Pas de statistiques, alors?

On laisse à d’autres la possibilité de faire de la BD didactique. «Sociorama» ne s’inscrit pas dans la BD pédagogique, dans la pure vulgarisation, dans les encarts explicatifs. Avec nous, les gens apprennent, s’immergent dans un récit comme le sociologue s’est immergé dans le milieu.

Le sociologue a un regard sur le choix de l’auteur, sur son trait?

Graphiquement, chaque auteur fait ce qu’il veut. Mais il faut tendre vers un dialogue, les retours sont pertinents. Là où cela devient délicat, c’est la confrontation des limites de chacun: quand arrête-t-on de rendre le projet perfectible? Le sociologue voudra toujours corriger un détail, repenser un propos, mais le dessinateur qui a déjà refait 20 fois sa planche doit pouvoir y mettre un terme. Ce n’est pas une enquête sociologique, c’est une BD. Il faut prendre en compte des délais et aussi l’aspect financier. Avec cette logique très basique de rémunération: le sociologue est employé tandis que nous, à un moment, on a juste plus d’argent, on n’a plus de temps.

Les sociologues interviennent tout de même sur le dessin?

Oui.

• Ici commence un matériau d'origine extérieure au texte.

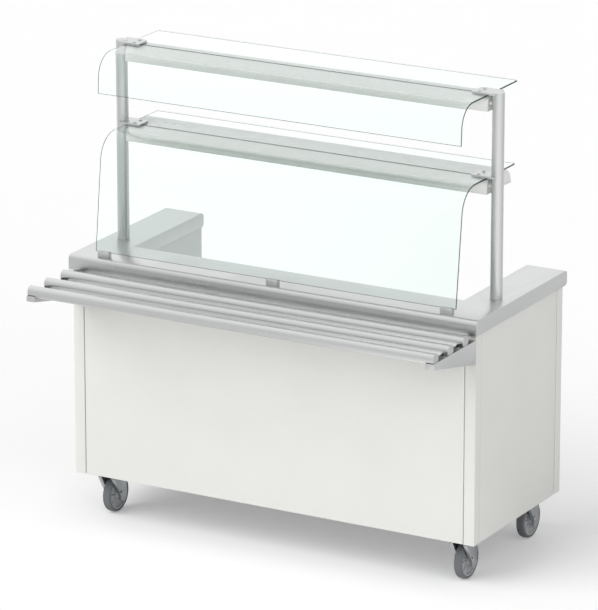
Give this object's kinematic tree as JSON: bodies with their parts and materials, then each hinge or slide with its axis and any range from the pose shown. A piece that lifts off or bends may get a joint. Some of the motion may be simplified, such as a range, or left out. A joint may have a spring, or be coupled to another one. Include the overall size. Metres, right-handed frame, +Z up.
{
  "type": "mobile salad bar",
  "caption": "Mobile salad bar on swivel castors: U-shaped counter, two-tier curved glass display with light hoods, and a tubular tray slide.",
  "frame": {"origin": "on the floor, at the centre of the whole footprint with the tray slide", "axes": "+X to the right seen from the customer's side, +Y from the customers to the staff, +Z up"},
  "size_m": [1.5, 0.912, 1.5885],
  "materials": {
    "brushed_stainless": "satin",
    "coated_panel": "satin powder coat",
    "white_enamel": "gloss enamel",
    "frame_paint": "matt grey paint",
    "core_board": "raw particle board",
    "clear_glass": "clear, polished edges",
    "lamp_glass": "white phosphor tube",
    "zinc_plate": "bright zinc plating",
    "wheel_plastic": "moulded nylon",
    "grey_rubber": "non-marking grey rubber",
    "grey_plastic": "moulded end cap"
  },
  "bodies": {
    "counter": {"worktop": "brushed_stainless", "worktop_core": "core_board", "front_panel": "coated_panel", "end_panel_left": "coated_panel", "end_panel_right": "coated_panel", "corner_post_front_left": "coated_panel", "corner_post_front_right": "coated_panel", "corner_post_rear_left": "coated_panel", "corner_post_rear_right": "coated_panel", "base_frame": "frame_paint", "base_deck": "brushed_stainless", "pedestal_lining_left": "brushed_stainless", "pedestal_lining_right": "brushed_stainless", "bay_front_panel": "brushed_stainless", "gantry_post_left": "brushed_stainless", "gantry_post_right": "brushed_stainless", "post_caps": "brushed_stainless", "post_fixings": "zinc_plate", "upper_hood": "white_enamel", "lower_hood": "white_enamel", "upper_hood_ends": "white_enamel", "lower_hood_ends": "white_enamel", "lamp_trays": "white_enamel", "lamp_tubes": "lamp_glass", "upper_shelf_glass": "clear_glass", "lower_shelf_glass": "clear_glass", "upper_guard_glass": "clear_glass", "lower_guard_glass": "clear_glass", "upper_clamps": "brushed_stainless", "lower_clamps": "brushed_stainless", "clamp_screws": "zinc_plate", "guard_clips": "brushed_stainless", "tray_bracket_left": "brushed_stainless", "tray_bracket_right": "brushed_stainless", "tray_tube_front": "brushed_stainless", "tray_tube_middle": "brushed_stainless", "tray_tube_rear": "brushed_stainless", "tray_tube_caps": "grey_plastic", "bracket_bolts": "zinc_plate", "castor_plate_front_left": "zinc_plate", "castor_plate_front_right": "zinc_plate", "castor_plate_rear_left": "zinc_plate", "castor_plate_rear_right": "zinc_plate", "castor_bolts": "zinc_plate"},
    "swivel_front_left": {"castor_fork_front_left": "zinc_plate", "castor_axle_front_left": "zinc_plate"},
    "wheel_front_left": {"castor_hub_front_left": "wheel_plastic", "castor_tyre_front_left": "grey_rubber"},
    "swivel_front_right": {"castor_fork_front_right": "zinc_plate", "castor_axle_front_right": "zinc_plate"},
    "wheel_front_right": {"castor_hub_front_right": "wheel_plastic", "castor_tyre_front_right": "grey_rubber"},
    "swivel_rear_left": {"castor_fork_rear_left": "zinc_plate", "castor_axle_rear_left": "zinc_plate"},
    "wheel_rear_left": {"castor_hub_rear_left": "wheel_plastic", "castor_tyre_rear_left": "grey_rubber"},
    "swivel_rear_right": {"castor_fork_rear_right": "zinc_plate", "castor_axle_rear_right": "zinc_plate"},
    "wheel_rear_right": {"castor_hub_rear_right": "wheel_plastic", "castor_tyre_rear_right": "grey_rubber"}
  },
  "joints": [
    {"name": "castor_swivel_front_left", "type": "hinge", "parent": "counter", "child": "swivel_front_left", "pos_m": [-0.657, -0.085, 0.142], "axis": [0, 0, 1], "continuous": true},
    {"name": "wheel_spin_front_left", "type": "hinge", "parent": "swivel_front_left", "child": "wheel_front_left", "pos_m": [-0.657, -0.057, 0.0625], "axis": [1, 0, 0], "continuous": true},
    {"name": "castor_swivel_front_right", "type": "hinge", "parent": "counter", "child": "swivel_front_right", "pos_m": [0.657, -0.085, 0.142], "axis": [0, 0, 1], "continuous": true},
    {"name": "wheel_spin_front_right", "type": "hinge", "parent": "swivel_front_right", "child": "wheel_front_right", "pos_m": [0.657, -0.057, 0.0625], "axis": [1, 0, 0], "continuous": true},
    {"name": "castor_swivel_rear_left", "type": "hinge", "parent": "counter", "child": "swivel_rear_left", "pos_m": [-0.657, 0.357, 0.142], "axis": [0, 0, 1], "continuous": true},
    {"name": "wheel_spin_rear_left", "type": "hinge", "parent": "swivel_rear_left", "child": "wheel_rear_left", "pos_m": [-0.657, 0.385, 0.0625], "axis": [1, 0, 0], "continuous": true},
    {"name": "castor_swivel_rear_right", "type": "hinge", "parent": "counter", "child": "swivel_rear_right", "pos_m": [0.657, 0.357, 0.142], "axis": [0, 0, 1], "continuous": true},
    {"name": "wheel_spin_rear_right", "type": "hinge", "parent": "swivel_rear_right", "child": "wheel_rear_right", "pos_m": [0.657, 0.385, 0.0625], "axis": [1, 0, 0], "continuous": true}
  ]
}
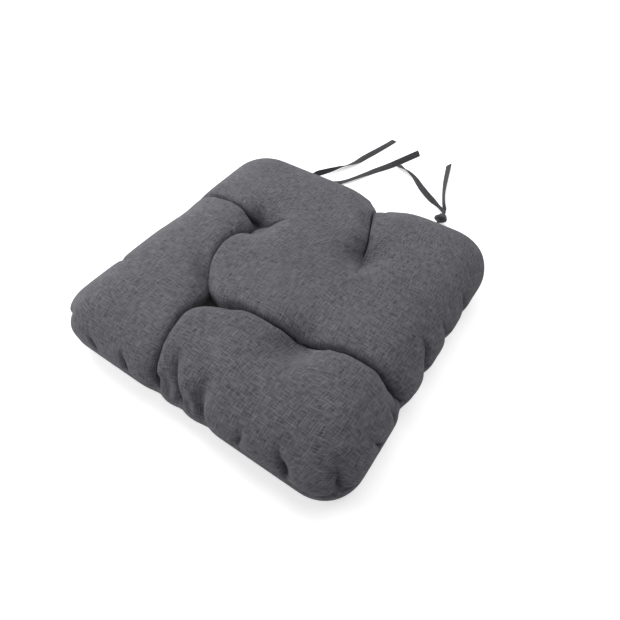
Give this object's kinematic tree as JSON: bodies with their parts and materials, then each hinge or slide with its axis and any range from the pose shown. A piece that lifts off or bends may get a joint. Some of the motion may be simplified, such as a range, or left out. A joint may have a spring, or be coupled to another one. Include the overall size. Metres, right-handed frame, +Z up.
{
  "type": "chair seat pad",
  "caption": "Square tufted chair seat pad in charcoal woven fabric, fibre filled, with tie tapes sewn into its back seam: one pair loose, the other knotted.",
  "frame": {"origin": "middle of the flat underside, on the surface that the pad lies on", "axes": "+Z up, out of the tufted side; +Y towards the back edge, where the ties are sewn in; +X to the right of someone sitting on the pad"},
  "size_m": [0.4, 0.6334, 0.082],
  "materials": {
    "cover_fabric": "matte linen-look weave, charcoal melange with fine slubs both ways",
    "tie_tape": "the cover's fabric folded and pressed into a narrow tape",
    "sewing_thread": "twisted polyester thread, charcoal",
    "polyester_fibre": "white loose fibre, hidden inside"
  },
  "bodies": {
    "cushion": {"top_cover_panel": "cover_fabric", "bottom_cover_panel": "cover_fabric", "fibre_filling": "polyester_fibre", "perimeter_seam_thread": "sewing_thread", "closing_seam_thread": "sewing_thread", "tufting_thread_back_left": "sewing_thread", "tufting_thread_front_left": "sewing_thread", "tufting_thread_back_right": "sewing_thread", "tufting_thread_front_right": "sewing_thread", "left_tie_fold": "tie_tape", "right_tie_fold": "tie_tape"},
    "left_outer_tie": {"left_tie_outer_strand": "tie_tape"},
    "left_inner_tie": {"left_tie_inner_strand": "tie_tape"},
    "right_tie_pair": {"right_tie_inner_strand": "tie_tape", "right_tie_outer_strand": "tie_tape", "right_tie_knot": "tie_tape"}
  },
  "joints": [
    {"name": "left_outer_tie_lift", "type": "hinge", "parent": "cushion", "child": "left_outer_tie", "pos_m": [-0.121, 0.202, 0.035], "axis": [1, 0, 0], "range_deg": [0, 100]},
    {"name": "left_inner_tie_lift", "type": "hinge", "parent": "cushion", "child": "left_inner_tie", "pos_m": [-0.109, 0.202, 0.035], "axis": [1, 0, 0], "range_deg": [0, 100]},
    {"name": "right_tie_pair_lift", "type": "hinge", "parent": "cushion", "child": "right_tie_pair", "pos_m": [0.115, 0.202, 0.035], "axis": [1, 0, 0], "range_deg": [0, 100]}
  ]
}
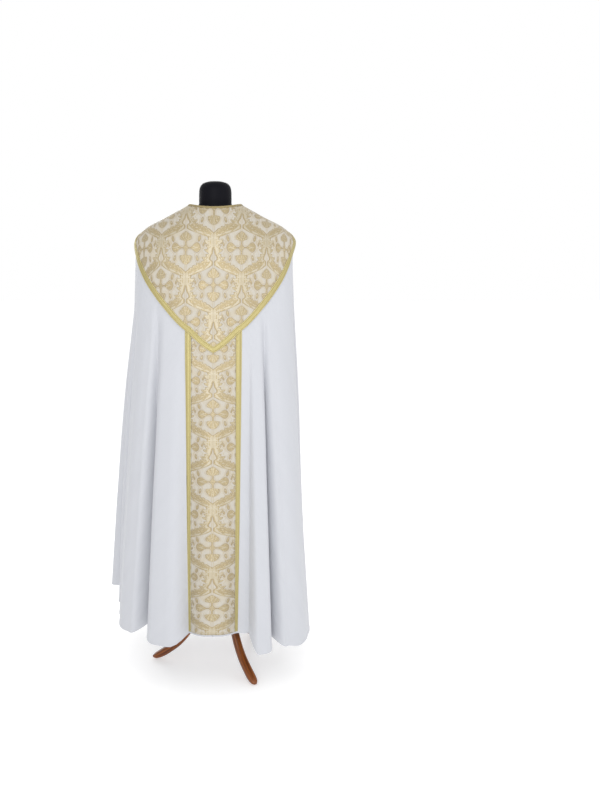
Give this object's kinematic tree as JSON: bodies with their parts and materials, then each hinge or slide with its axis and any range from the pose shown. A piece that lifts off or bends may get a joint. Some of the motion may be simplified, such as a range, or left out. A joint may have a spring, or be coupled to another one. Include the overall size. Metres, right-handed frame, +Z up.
{
  "type": "cope vestment on a tripod dress form",
  "caption": "White semicircular cope with brocade hood, pillar and front bands, gold braid and a neck clasp, worn by a black limbless dress form on a wooden tripod.",
  "frame": {"origin": "on the floor, at the middle of the object's box", "axes": "+Z up, the back of the cope with its hood faces +Y, the front opening faces -Y, the wearer's left is +X"},
  "size_m": [0.7006, 0.5308, 1.656],
  "materials": {
    "white_cloth": "matt smooth polyester twill",
    "brocade": "damask woven with a soft metallic yarn",
    "gold_braid": "woven metallic braid",
    "dark_braid": "woven braid",
    "clasp_metal": "polished filigree",
    "form_cover": "smooth jersey",
    "wood": "satin varnish"
  },
  "bodies": {
    "root": {"back_galloon_left": "gold_braid", "back_galloon_right": "gold_braid", "back_orphrey": "brocade", "clasp_chain": "clasp_metal", "clasp_rosette_left": "clasp_metal", "clasp_rosette_right": "clasp_metal", "form_hub": "wood", "form_leg_1": "wood", "form_leg_2": "wood", "form_leg_3": "wood", "form_post": "wood", "form_torso": "form_cover", "front_galloon_left": "gold_braid", "front_galloon_right": "gold_braid", "front_orphrey_left": "brocade", "front_orphrey_right": "brocade", "hood": "brocade", "hood_galloon": "gold_braid", "mantle_left": "white_cloth", "mantle_right": "white_cloth", "neck_binding": "dark_braid"}
  },
  "joints": []
}
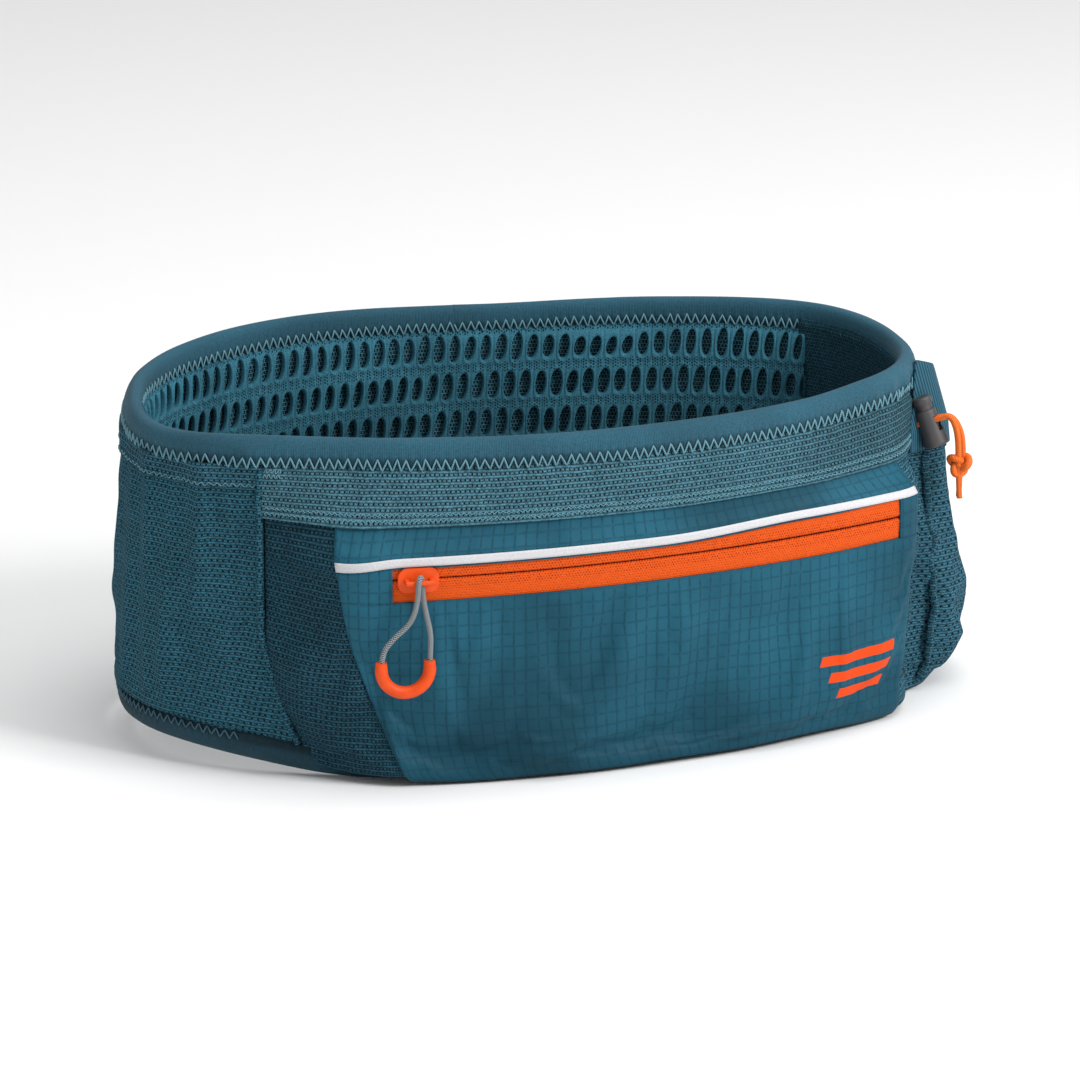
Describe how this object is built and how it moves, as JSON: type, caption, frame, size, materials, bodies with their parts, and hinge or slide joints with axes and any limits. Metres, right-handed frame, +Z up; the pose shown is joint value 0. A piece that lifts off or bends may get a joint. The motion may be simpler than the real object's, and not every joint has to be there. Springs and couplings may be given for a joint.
{
  "type": "waist pack",
  "caption": "Oval stretch waist pack: padded hoop with a zipped front pocket, open mesh side and rear pockets, and a bungee with a cord lock.",
  "frame": {"origin": "on the resting plane, under the middle of the pack's box", "axes": "+X to the wearer's left as seen from the front (picture right), -Y towards the zipped front pocket, +Z up"},
  "size_m": [0.3288, 0.2074, 0.132],
  "materials": {
    "binding_knit": "smooth folded stretch knit",
    "air_mesh": "open spacer air mesh",
    "inner_knit": "fine stretch mesh",
    "outer_mesh": "fine-hole stretch mesh",
    "ripstop": "coated ripstop nylon",
    "reflective": "reflective tape",
    "zip_tape": "woven reverse-coil zip tape",
    "zip_coil": "nylon coil",
    "slider_paint": "satin painted",
    "grey_cord": "flecked woven cord",
    "orange_grip": "moulded soft plastic",
    "ribbed_webbing": "ribbed elastic webbing",
    "orange_bungee": "woven elastic cord",
    "lock_plastic": "textured moulded plastic",
    "spring_steel": "wire"
  },
  "bodies": {
    "belt": {"top_binding": "binding_knit", "bottom_binding": "binding_knit", "lumbar_air_mesh": "air_mesh", "inner_mesh_right": "inner_knit", "inner_mesh_left": "inner_knit", "inner_mesh_front": "inner_knit", "front_pocket_lining": "inner_knit", "front_yoke_mesh": "outer_mesh", "ripstop_upper_panel": "ripstop", "ripstop_lower_panel": "ripstop", "front_mesh_left": "outer_mesh", "front_mesh_right": "outer_mesh", "pocket_top_gusset": "inner_knit", "pocket_bottom_gusset": "inner_knit", "reflective_strip": "reflective", "zip_tape_upper": "zip_tape", "zip_tape_lower": "zip_tape", "zip_coil_upper": "zip_coil", "zip_coil_lower": "zip_coil", "zip_stop_left": "zip_coil", "zip_stop_right": "zip_coil", "left_pocket_panel": "outer_mesh", "left_pocket_hem": "binding_knit", "rear_pocket_panel": "outer_mesh", "rear_pocket_hem": "binding_knit", "right_pocket_panel": "outer_mesh", "right_pocket_hem": "binding_knit", "hem_tab": "ribbed_webbing", "bungee_anchor": "ribbed_webbing", "bungee_strand_outer": "orange_bungee", "bungee_strand_inner": "orange_bungee", "bungee_knot": "orange_bungee"},
    "zip_slider": {"slider_body": "slider_paint", "slider_bail": "slider_paint"},
    "zip_pull": {"pull_cord": "grey_cord", "pull_grip": "orange_grip"},
    "cord_lock": {"cord_lock_body": "lock_plastic", "cord_lock_spring": "spring_steel"},
    "lock_plunger": {"cord_lock_plunger": "lock_plastic"}
  },
  "joints": [
    {"name": "slider_travel", "type": "hinge", "parent": "belt", "child": "zip_slider", "pos_m": [-0.02536, 0.34254, 0.0813], "axis": [0, 0, 1], "range_deg": [0, 24.4]},
    {"name": "pull_swing", "type": "hinge", "parent": "zip_slider", "child": "zip_pull", "pos_m": [-0.07056, -0.10081, 0.0813], "axis": [-0.9948, 0.1014, 0], "range_deg": [-3, 140]},
    {"name": "lock_slide", "type": "slide", "parent": "belt", "child": "cord_lock", "axis": [0.8055, -0.484, 0.342], "range_m": [0, 0.002]},
    {"name": "plunger_press", "type": "slide", "parent": "cord_lock", "child": "lock_plunger", "axis": [0.2932, -0.1762, -0.9397], "range_m": [0, 0.0022], "stiffness_N_per_m": 400, "springref_m": -0.003, "deforming": ["cord_lock_spring"]}
  ]
}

Sur les vêtements, sur le fait que tel personnage ne peut pas discuter avec tel autre parce qu’ils ne s’adresseraient pas la parole dans la «vraie vie». Ils n’interviennent pas artistiquement, sur le cadrage, le trait, mais peuvent pointer du doigt les incohérences du récit.

L’approche sociologique «Sociorama» manquait-elle dans l’univers BD, entre BD reportage (Joe Sacco, Étienne Davodeau, la Revue dessinée…) et BD fiction?

La BD reportage c’est ultra dans le vent. Moi, ce que j’aime dans la sociologie, c’est qu’elle prend le temps. Les enquêtes qui en résultent sont beaucoup plus approfondies. Les reportages BD sont formidables mais avec la sociologie, il y a suffisamment de matières pour pouvoir créer de la fiction et être crédible. On a peu de chance d’être à côté de la plaque tant le sociologue connaît le milieu par cœur. C’est précieux. C’est du reportage avec plus de densité. Je ne sais pas si cela manquait, mais c’est bien que cela existe.

 


(1HP. L’Asile d’aliénés (tome 1, 2009, 88 p.) et HP: Crazy Seventies (tome 2, 2013, 96 p.), Paris, L’Association.